- [Task requirements]: Would you return the complete listing below word for word?

- [Source material]:
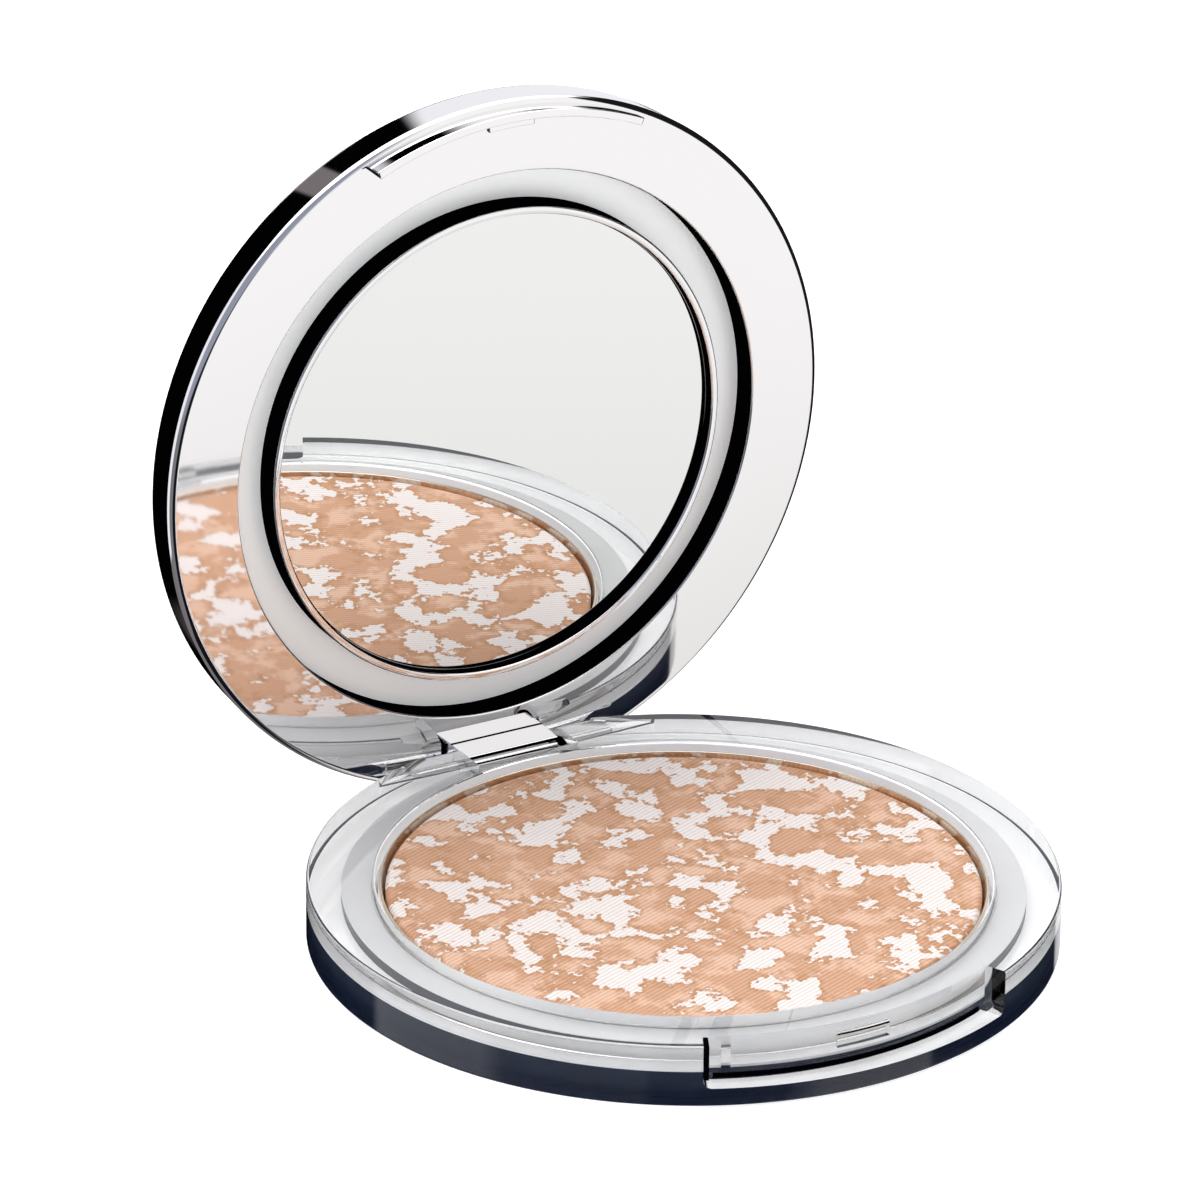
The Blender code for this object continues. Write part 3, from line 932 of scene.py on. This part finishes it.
def make_camera():
    """Long lens at the front left, a little above the table, as in the photo."""
    azimuth, elevation, roll = math.radians(-29.76), math.radians(24.83), math.radians(0.62)
    distance, right_shift, up_shift = 1.095, -0.0084, 0.0322
    back = Vector((math.sin(azimuth) * math.cos(elevation), -math.cos(azimuth) * math.cos(elevation),
                   math.sin(elevation)))
    right = Vector((math.cos(azimuth), math.sin(azimuth), 0.0))
    up = back.cross(right)
    tilted_right = math.cos(roll) * right + math.sin(roll) * up
    tilted_up = -math.sin(roll) * right + math.cos(roll) * up
    data = bpy.data.cameras.new("camera")
    data.sensor_width = 36.0
    data.lens = 339.2
    data.clip_start, data.clip_end = 0.05, 20.0
    camera = bpy.data.objects.new("camera", data)
    bpy.context.scene.collection.objects.link(camera)
    turn = Matrix((tilted_right, tilted_up, back)).transposed().to_4x4()
    place_at = back * distance + right * right_shift + up * up_shift
    camera.matrix_world = Matrix.Translation(place_at) @ turn
    bpy.context.scene.camera = camera


def make_looks():
    return {
        "clear": clear_acrylic(),
        "navy": gloss_plastic("navy_plastic", (0.008, 0.017, 0.047), 0.25, 0.35, shine=0.2),
        # painted light: the tray's glow brightens it under the clear deck
        "silver": gloss_plastic("silver_lacquer", (0.93, 0.93, 0.93), 0.3, 0.4, metallic=0.2, glow=0.06),
        "tin": tinplate(),
        "powder": pressed_powder(),
        "glue": gloss_plastic("glue_film", (0.80, 0.80, 0.76), 0.5, 0.6),
        "steel": chrome("pin_steel", (0.66, 0.66, 0.67), 0.15, 0.3),
        "chrome": chrome("bright_chrome", (0.91, 0.90, 0.905), 0.02, 0.05),
        # painted shade and painted dark reflection: the near-black of the shade sheets, knuckle strips,
        # gap discs and groove walls
        "dark": gloss_plastic("painted_shade_black", (0.0015, 0.0014, 0.0022), 0.3, 0.4, shine=0.0),
        "satin": satin(),
        # painted light: the sleeve and the lining glow
        "white": gloss_plastic("silver_lacquer_sleeve", (0.90, 0.90, 0.90), 0.4, 0.5, glow=0.14),
        "lining": gloss_plastic("silver_lacquer_lining", (0.88, 0.89, 0.91), 0.4, 0.5, shine=0.3,
                                glow=0.14),
        "mirror": chrome("mirror_glass", (0.855, 0.86, 0.855), 0.0, 0.01),
    }


def main():
    bpy.context.scene.view_settings.view_transform = "Standard"
    looks = make_looks()
    build_base(looks)
    build_lid(looks)
    make_floor()
    make_backdrop()
    make_world()
    make_camera()


main()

- [Task output]:
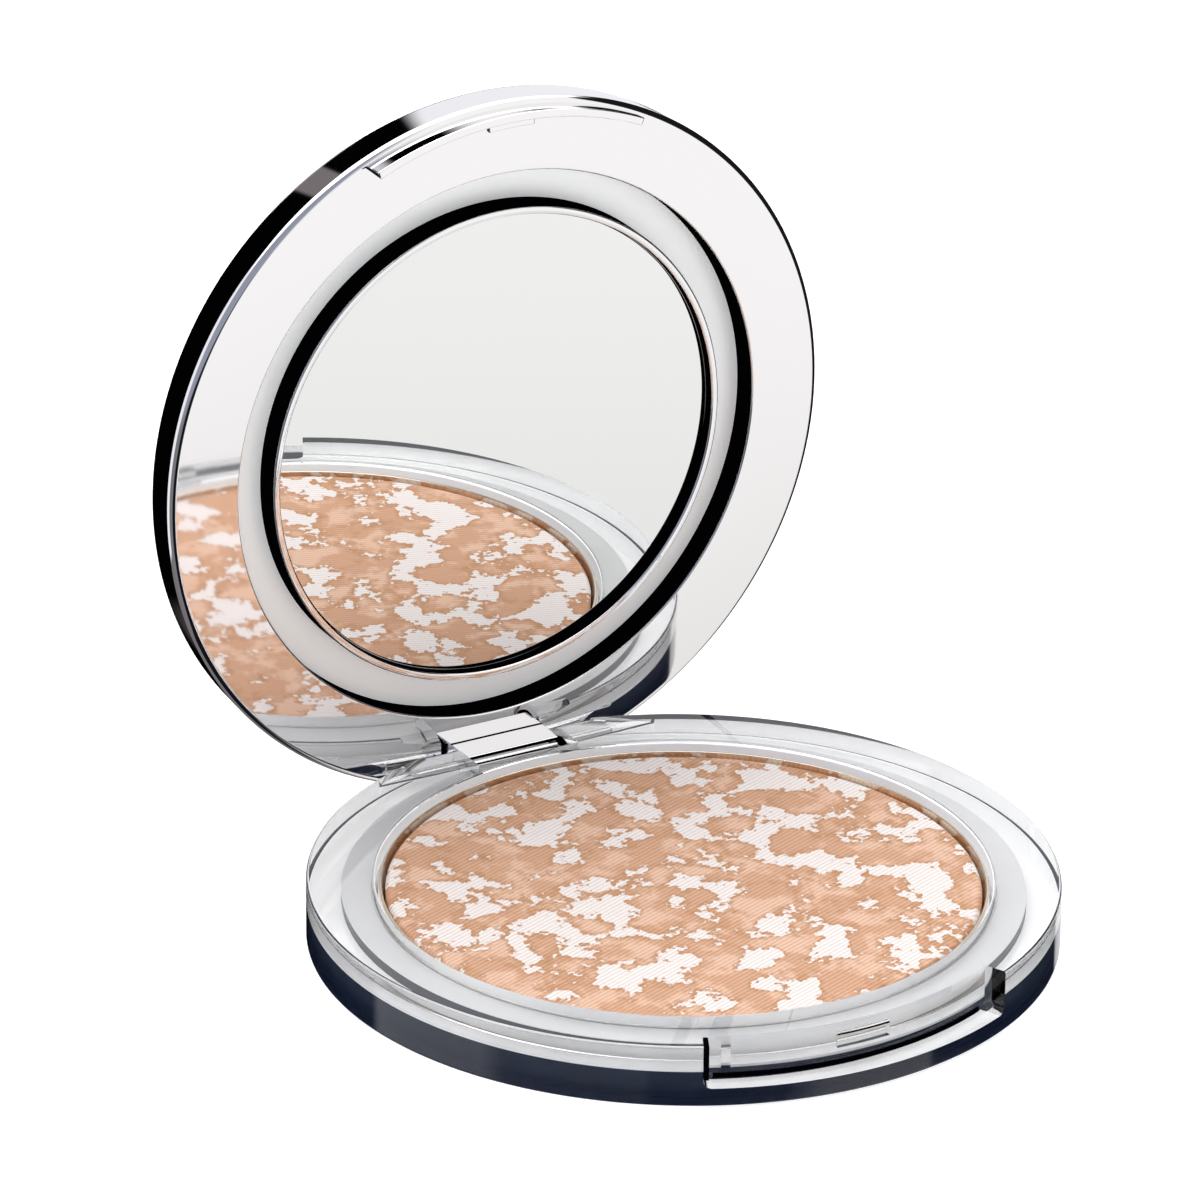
The Blender code for this object continues. Write part 3, from line 932 of scene.py on. This part finishes it.
def make_camera():
    """Long lens at the front left, a little above the table, as in the photo."""
    azimuth, elevation, roll = math.radians(-29.76), math.radians(24.83), math.radians(0.62)
    distance, right_shift, up_shift = 1.095, -0.0084, 0.0322
    back = Vector((math.sin(azimuth) * math.cos(elevation), -math.cos(azimuth) * math.cos(elevation),
                   math.sin(elevation)))
    right = Vector((math.cos(azimuth), math.sin(azimuth), 0.0))
    up = back.cross(right)
    tilted_right = math.cos(roll) * right + math.sin(roll) * up
    tilted_up = -math.sin(roll) * right + math.cos(roll) * up
    data = bpy.data.cameras.new("camera")
    data.sensor_width = 36.0
    data.lens = 339.2
    data.clip_start, data.clip_end = 0.05, 20.0
    camera = bpy.data.objects.new("camera", data)
    bpy.context.scene.collection.objects.link(camera)
    turn = Matrix((tilted_right, tilted_up, back)).transposed().to_4x4()
    place_at = back * distance + right * right_shift + up * up_shift
    camera.matrix_world = Matrix.Translation(place_at) @ turn
    bpy.context.scene.camera = camera


def make_looks():
    return {
        "clear": clear_acrylic(),
        "navy": gloss_plastic("navy_plastic", (0.008, 0.017, 0.047), 0.25, 0.35, shine=0.2),
        # painted light: the tray's glow brightens it under the clear deck
        "silver": gloss_plastic("silver_lacquer", (0.93, 0.93, 0.93), 0.3, 0.4, metallic=0.2, glow=0.06),
        "tin": tinplate(),
        "powder": pressed_powder(),
        "glue": gloss_plastic("glue_film", (0.80, 0.80, 0.76), 0.5, 0.6),
        "steel": chrome("pin_steel", (0.66, 0.66, 0.67), 0.15, 0.3),
        "chrome": chrome("bright_chrome", (0.91, 0.90, 0.905), 0.02, 0.05),
        # painted shade and painted dark reflection: the near-black of the shade sheets, knuckle strips,
        # gap discs and groove walls
        "dark": gloss_plastic("painted_shade_black", (0.0015, 0.0014, 0.0022), 0.3, 0.4, shine=0.0),
        "satin": satin(),
        # painted light: the sleeve and the lining glow
        "white": gloss_plastic("silver_lacquer_sleeve", (0.90, 0.90, 0.90), 0.4, 0.5, glow=0.14),
        "lining": gloss_plastic("silver_lacquer_lining", (0.88, 0.89, 0.91), 0.4, 0.5, shine=0.3,
                                glow=0.14),
        "mirror": chrome("mirror_glass", (0.855, 0.86, 0.855), 0.0, 0.01),
    }


def main():
    bpy.context.scene.view_settings.view_transform = "Standard"
    looks = make_looks()
    build_base(looks)
    build_lid(looks)
    make_floor()
    make_backdrop()
    make_world()
    make_camera()


main()